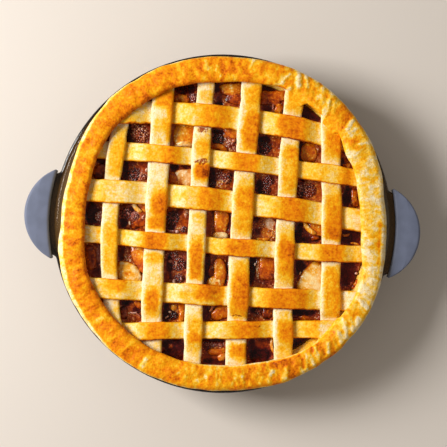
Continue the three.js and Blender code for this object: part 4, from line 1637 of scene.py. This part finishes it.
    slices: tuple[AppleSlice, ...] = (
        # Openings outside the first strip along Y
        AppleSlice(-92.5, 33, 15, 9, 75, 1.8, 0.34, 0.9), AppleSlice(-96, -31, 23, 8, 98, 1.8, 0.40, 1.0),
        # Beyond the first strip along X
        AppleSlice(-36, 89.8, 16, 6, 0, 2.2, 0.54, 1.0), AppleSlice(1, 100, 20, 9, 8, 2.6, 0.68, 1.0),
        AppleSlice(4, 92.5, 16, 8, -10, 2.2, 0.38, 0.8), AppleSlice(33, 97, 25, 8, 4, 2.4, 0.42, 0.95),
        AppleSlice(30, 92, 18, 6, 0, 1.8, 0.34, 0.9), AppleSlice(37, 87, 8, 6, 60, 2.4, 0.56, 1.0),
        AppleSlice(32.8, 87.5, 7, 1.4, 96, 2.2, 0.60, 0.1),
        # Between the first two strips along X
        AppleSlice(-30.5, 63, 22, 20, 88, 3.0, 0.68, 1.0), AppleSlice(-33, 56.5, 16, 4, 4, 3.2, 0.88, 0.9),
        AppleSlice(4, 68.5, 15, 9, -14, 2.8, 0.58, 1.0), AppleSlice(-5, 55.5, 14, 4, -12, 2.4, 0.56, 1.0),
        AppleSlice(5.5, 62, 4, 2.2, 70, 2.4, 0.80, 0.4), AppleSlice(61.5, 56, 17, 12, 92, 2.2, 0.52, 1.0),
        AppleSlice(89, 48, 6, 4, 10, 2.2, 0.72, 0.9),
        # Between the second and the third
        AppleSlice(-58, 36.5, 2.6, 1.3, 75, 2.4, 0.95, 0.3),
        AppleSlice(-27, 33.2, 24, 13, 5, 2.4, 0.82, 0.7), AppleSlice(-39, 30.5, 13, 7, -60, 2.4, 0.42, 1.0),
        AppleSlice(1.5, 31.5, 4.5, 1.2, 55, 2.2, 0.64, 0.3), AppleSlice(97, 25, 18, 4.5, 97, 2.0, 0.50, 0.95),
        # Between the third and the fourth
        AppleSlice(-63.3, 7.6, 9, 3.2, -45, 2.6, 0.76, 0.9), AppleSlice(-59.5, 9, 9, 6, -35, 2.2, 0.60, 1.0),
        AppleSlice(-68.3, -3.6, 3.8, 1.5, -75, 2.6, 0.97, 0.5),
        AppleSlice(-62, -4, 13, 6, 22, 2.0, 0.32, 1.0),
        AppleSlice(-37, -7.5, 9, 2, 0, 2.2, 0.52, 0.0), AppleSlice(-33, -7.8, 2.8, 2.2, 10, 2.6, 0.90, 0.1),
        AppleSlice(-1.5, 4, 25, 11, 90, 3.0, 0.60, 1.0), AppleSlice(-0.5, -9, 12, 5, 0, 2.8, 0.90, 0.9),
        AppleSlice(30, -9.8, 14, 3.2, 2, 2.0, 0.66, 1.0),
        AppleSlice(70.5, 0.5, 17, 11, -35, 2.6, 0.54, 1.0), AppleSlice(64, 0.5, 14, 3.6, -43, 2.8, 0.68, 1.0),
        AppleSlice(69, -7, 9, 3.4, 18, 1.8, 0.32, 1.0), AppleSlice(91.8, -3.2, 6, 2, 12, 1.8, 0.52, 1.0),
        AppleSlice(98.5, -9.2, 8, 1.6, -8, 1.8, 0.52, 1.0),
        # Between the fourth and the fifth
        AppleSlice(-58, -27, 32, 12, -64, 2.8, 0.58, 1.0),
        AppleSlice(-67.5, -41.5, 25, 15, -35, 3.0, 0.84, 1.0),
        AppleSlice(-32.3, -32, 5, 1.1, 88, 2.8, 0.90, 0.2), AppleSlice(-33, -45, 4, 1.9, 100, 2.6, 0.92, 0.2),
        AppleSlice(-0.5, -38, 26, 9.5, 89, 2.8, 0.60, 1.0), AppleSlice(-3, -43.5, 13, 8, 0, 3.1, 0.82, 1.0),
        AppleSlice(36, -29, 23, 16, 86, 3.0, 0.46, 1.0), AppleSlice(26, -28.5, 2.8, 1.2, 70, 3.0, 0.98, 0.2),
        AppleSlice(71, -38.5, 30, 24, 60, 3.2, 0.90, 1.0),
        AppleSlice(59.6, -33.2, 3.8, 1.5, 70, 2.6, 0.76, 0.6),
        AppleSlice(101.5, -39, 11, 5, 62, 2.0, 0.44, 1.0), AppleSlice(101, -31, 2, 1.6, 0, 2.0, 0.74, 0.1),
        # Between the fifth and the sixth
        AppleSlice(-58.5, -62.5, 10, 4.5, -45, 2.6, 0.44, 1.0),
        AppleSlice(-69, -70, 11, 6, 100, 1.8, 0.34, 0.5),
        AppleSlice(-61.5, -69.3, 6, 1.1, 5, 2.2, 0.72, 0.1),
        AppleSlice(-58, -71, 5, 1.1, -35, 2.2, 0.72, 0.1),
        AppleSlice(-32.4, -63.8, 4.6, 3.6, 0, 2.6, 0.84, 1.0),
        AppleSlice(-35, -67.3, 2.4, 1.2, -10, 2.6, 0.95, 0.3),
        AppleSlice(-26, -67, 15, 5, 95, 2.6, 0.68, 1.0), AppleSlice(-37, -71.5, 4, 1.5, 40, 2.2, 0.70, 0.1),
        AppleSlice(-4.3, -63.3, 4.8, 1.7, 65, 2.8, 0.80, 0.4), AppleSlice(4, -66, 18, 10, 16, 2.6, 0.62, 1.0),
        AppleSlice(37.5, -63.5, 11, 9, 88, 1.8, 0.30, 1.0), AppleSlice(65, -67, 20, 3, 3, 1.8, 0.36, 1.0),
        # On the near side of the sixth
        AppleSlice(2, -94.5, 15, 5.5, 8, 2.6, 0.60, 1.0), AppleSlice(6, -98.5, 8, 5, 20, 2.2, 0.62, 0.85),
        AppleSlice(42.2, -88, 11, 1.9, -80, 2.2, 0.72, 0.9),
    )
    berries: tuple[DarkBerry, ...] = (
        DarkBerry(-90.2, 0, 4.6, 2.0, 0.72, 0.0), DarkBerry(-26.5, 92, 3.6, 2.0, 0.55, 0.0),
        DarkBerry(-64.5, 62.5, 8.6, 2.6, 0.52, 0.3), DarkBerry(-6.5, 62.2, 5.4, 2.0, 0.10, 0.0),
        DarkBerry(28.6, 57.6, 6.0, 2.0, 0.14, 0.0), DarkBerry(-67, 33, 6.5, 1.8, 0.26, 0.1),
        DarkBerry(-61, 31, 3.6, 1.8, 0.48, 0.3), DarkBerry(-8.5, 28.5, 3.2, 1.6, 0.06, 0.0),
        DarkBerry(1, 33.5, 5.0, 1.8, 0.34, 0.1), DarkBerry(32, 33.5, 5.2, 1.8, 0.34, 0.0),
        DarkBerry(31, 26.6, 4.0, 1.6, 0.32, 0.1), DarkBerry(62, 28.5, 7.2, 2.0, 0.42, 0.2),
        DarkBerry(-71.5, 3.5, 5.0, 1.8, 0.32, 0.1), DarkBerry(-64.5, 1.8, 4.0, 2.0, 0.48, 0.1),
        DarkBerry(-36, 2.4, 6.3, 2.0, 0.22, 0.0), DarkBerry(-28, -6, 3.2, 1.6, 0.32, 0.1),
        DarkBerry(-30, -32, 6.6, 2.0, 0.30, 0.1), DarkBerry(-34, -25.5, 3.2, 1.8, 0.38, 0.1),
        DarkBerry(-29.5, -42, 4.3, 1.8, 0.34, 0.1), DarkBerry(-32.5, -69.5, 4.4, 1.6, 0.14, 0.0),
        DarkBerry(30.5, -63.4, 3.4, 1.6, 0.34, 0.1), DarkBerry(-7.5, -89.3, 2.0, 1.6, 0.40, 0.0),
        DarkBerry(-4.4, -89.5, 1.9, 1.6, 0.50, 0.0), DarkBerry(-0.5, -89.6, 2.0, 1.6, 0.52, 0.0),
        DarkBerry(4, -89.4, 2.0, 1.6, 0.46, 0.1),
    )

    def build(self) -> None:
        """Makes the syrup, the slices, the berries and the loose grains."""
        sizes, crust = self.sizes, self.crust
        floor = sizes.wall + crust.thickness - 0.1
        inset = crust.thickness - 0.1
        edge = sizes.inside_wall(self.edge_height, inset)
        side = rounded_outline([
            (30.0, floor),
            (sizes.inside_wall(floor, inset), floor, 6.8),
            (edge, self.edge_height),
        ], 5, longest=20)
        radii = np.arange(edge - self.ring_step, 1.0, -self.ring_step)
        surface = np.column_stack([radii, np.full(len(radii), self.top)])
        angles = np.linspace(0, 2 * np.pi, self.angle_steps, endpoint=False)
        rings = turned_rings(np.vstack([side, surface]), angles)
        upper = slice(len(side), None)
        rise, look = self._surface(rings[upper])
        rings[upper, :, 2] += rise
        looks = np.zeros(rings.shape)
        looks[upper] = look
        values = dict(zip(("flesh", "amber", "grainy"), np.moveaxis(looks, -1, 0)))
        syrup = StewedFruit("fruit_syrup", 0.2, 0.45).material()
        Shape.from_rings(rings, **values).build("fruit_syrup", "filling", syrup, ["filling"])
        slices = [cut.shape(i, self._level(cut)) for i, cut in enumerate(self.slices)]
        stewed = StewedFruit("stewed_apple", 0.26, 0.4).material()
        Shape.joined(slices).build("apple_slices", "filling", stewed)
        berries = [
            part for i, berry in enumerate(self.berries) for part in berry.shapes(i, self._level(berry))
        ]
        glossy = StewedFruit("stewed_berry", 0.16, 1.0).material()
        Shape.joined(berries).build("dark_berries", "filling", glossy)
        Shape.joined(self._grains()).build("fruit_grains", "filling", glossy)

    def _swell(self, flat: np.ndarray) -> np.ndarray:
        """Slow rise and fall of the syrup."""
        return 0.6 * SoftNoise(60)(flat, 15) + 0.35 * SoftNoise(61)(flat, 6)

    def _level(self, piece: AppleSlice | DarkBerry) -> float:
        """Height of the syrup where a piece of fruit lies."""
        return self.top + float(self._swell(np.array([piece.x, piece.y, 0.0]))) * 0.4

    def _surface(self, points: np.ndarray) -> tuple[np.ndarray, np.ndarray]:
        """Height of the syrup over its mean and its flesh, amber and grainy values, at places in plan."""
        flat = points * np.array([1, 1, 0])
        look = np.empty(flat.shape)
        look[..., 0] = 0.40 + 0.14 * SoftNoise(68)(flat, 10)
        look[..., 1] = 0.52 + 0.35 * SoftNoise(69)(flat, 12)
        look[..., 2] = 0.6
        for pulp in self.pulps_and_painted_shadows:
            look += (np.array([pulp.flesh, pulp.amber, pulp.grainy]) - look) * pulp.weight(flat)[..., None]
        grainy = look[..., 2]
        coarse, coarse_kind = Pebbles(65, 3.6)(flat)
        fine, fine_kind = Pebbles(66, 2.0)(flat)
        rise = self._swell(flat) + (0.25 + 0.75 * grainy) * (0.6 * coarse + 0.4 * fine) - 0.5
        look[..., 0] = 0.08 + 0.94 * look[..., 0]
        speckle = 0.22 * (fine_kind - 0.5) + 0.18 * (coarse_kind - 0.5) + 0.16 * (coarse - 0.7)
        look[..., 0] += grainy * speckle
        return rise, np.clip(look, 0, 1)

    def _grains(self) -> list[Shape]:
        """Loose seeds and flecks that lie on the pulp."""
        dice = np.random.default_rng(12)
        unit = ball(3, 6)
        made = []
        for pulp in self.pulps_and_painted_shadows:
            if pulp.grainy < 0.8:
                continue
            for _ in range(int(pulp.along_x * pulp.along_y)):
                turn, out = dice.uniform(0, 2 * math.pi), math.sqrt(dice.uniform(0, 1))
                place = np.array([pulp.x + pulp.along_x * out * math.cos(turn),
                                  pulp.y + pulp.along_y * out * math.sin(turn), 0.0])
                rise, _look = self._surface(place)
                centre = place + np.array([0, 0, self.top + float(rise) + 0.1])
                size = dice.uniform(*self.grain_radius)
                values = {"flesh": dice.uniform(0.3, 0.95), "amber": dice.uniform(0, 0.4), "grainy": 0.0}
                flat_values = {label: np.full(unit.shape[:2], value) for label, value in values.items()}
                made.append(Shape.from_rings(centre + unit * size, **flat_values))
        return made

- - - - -

PROBLEM TO SOLVE
Locate all lines in the listing above with the word "part". Copy them.

COMPLETED TASK
Continue the three.js and Blender code for this object: part 4, from line 1637 of scene.py. This part finishes it.
            part for i, berry in enumerate(self.berries) for part in berry.shapes(i, self._level(berry))